The record depth for scuba diving is 332 meters or 1,089.24 feet. In freediving, the record is 130 meters or 426.5 feet.

The scuba diving record is around 132 hours In terms of time spent underwater. For freediving, it is just under 12 minutes.

Of course, these are unreal records, and most people won’t get close to these records. However, the average safe depth is between 45 and 90 feet in scuba diving. The average dive time is between 45 and 60 minutes.

On the other hand, the deepest that most people go to in freediving is 20 feet. So anything deeper is considered deep diving.

Moreover, how long you can stay under all depends on how long you can hold your breath. Most people won’t make it past 90 or 120 seconds without serious training.

In scuba diving, you have an air tank that lets you stay under for as long as the tank allows. In freediving, the only air you have is in your lungs. So, you can stay under for long periods in scuba diving and dive very deep. However, in freediving, there is only so far, and so long you can go on a single breath.

3. Reliance on the Diving Gear – Mobility

Another difference is that you always have to carry gear in scuba diving. Besides metal tanks, other components are required, such as the BCD and the regulator.

The BCD is an essential component, as it assists with buoyancy. Diving as deep as scuba divers do while efficiently controlling buoyancy and depth would not be possible without a BCD.

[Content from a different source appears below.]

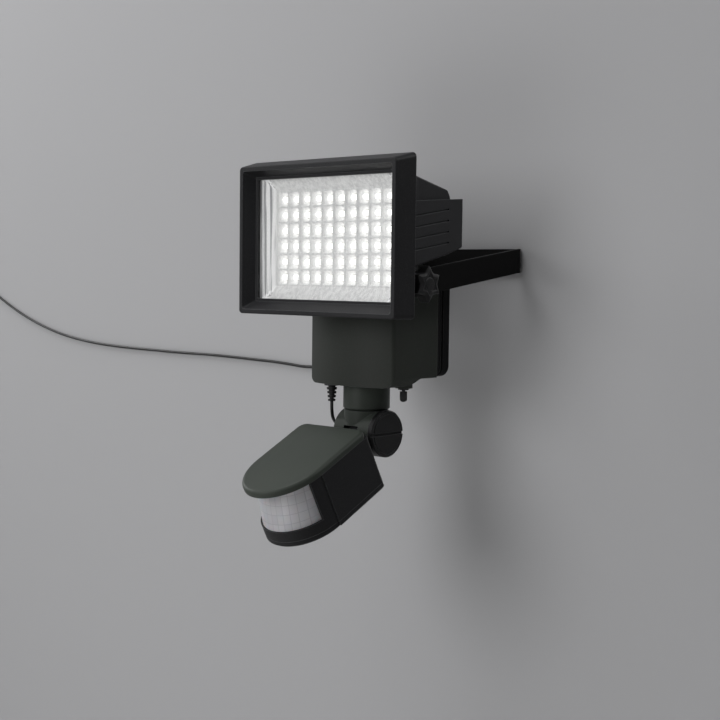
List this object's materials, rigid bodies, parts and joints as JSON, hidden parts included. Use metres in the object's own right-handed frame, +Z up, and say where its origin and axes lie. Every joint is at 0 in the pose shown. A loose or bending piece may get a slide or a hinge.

All this gear helps scuba divers dive deep depths and for long periods. However, this equipment is cumbersome. With a full scuba setup, you cannot move very fast and explore tight places. Also, you constantly have to pay attention to your equipment.

Unlike freediving, you don’t have any gear besides a mask and fins. Freediving is a lot less restrictive in this sense. It’s much easier to move and maneuver when you aren’t wearing scuba gear. You have more flexibility, you can explore tighter spaces, and you can move much faster. Also, in freediving, you don’t have to pay attention to air levels in a tank and other technical details.

That said, for buoyancy control in scuba diving, you have that BCD. However, in freediving, you have no such buoyancy control equipment. Therefore, how deep you can go, and how fast you can sink and ascend is down to your physical abilities.

So, while scuba divers can go deeper and stay under much longer, freediving feels much less restrictive and technical. Instead of relying on gear to remain under and control buoyancy, it all comes down to your own physical prowess.

In freediving, the only thing dictating your adventure is your own ability. In freediving, you are a lot more mobile and can move quickly.

Difference Between Scuba Diving and Freediving

4. Bubbles, Noise, and Sea Creatures

In scuba diving, there is a lot of noise created with released bubbles. Unfortunately, this often scares away a lot of marine wildlife.

Scuba diving will often scare away animals before you get a chance to get close to them. Moreover, due to the lack of mobility in scuba diving, keeping up with fast-moving fish is impossible.

However, scuba diving is ideal for sitting in one spot and waiting to see particular creatures. With scuba gear, you can sit at the bottom and wait for elusive animals that take time to spot.

This is not something you can do in freediving because you just don’t have enough air to sit in one spot for a long time to wait for elusive creatures. However, you also don’t make any noise in freediving by letting out big air bubbles. It’s much better for getting up close and personal with skittish sea creatures.

It’s much less scary for a fish to see a silent free diver than it is to see a scuba diver. But unfortunately, many creatures are scared by the strange noise and commotion caused by scuba diving.

In addition, you’re much more mobile when freediving. This allows you to swim and turn quickly and keep up with fast-moving creatures.

So, while both types of diving allow you to see sea creatures, you probably won’t see the same ones.

5. Focus and Reliance

While you should always scuba dive in pairs, your reliance on your buddy tends to be greater in freediving. This is because freediving buddies have to know each other’s limits and be able to tell when their buddy is having a problem.

In scuba diving, you rely much more on your gear than on your buddy. However, in freediving, your buddy (and yourself) is all you have to rely on. Therefore, freedivers have to be much more attentive and vigilant when spotting problems with their diving buddy.

You must constantly check time, depth, air levels, and more in scuba diving. In addition, you have to know your equipment, how to read it, and how to use it.

However, in freediving, it’s a lot more intimate and feeling-based. For example, you aren’t looking at a gauge to see how much air you have left; instead, you rely on your lungs. So physical awareness of yourself and your surroundings is critical in freediving.

Conclusion

Both scuba diving and freediving are great sports. However, as you can see, although both involve being underwater, realistically, that’s where the similarities end.